How do you get talent for a future that does not exist today? You don’t, you create it—through a continuous process of mentoring & reskilling. The problem therefore is the coach-ability of the prospective talent & willingness to adapt to something new, for which certain attributes are critical rather than simple qualifications, experience & culture fitment. Today past performance is not a guarantee against future performance hence the parameters for success have changed. Today the challenge is to define these attributes & correctly assess them in the new talent.

Hence the bigger challenge today is not so much as finding the right talent but attracting them & this is where most organisation are failing. They fail to create excitement around each role.
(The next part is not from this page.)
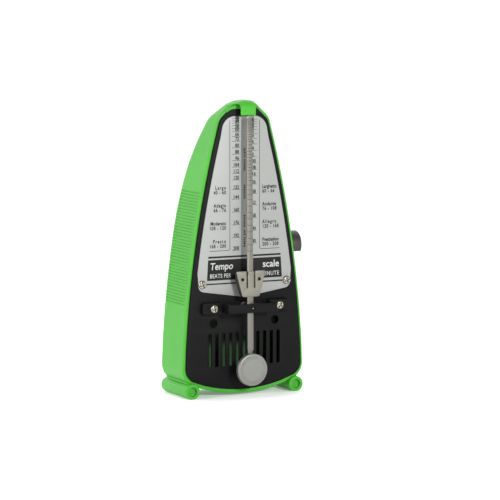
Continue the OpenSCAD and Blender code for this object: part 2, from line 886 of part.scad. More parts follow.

In my experience of 24 years in talent search I have seen innumerable times clients lose great talent through botched up interview processes & treating talent like commodity. While dealing with an highly aspirational talent pool, organisations need to focus on creating a positive impact & treating the prospect with respect from the first encounter. The face to face interaction needs to generate excitement around the role, future growth & culture. Talent has no parity. A mindset of “selection by choice” should take precedence over “selection by default” to overcome the talent problem.

I am sure many people may tend to disagree on some of these points but for me personally these wisdoms are passé & we have successfully altered our thought process in line with the above & made ours a more exciting organization.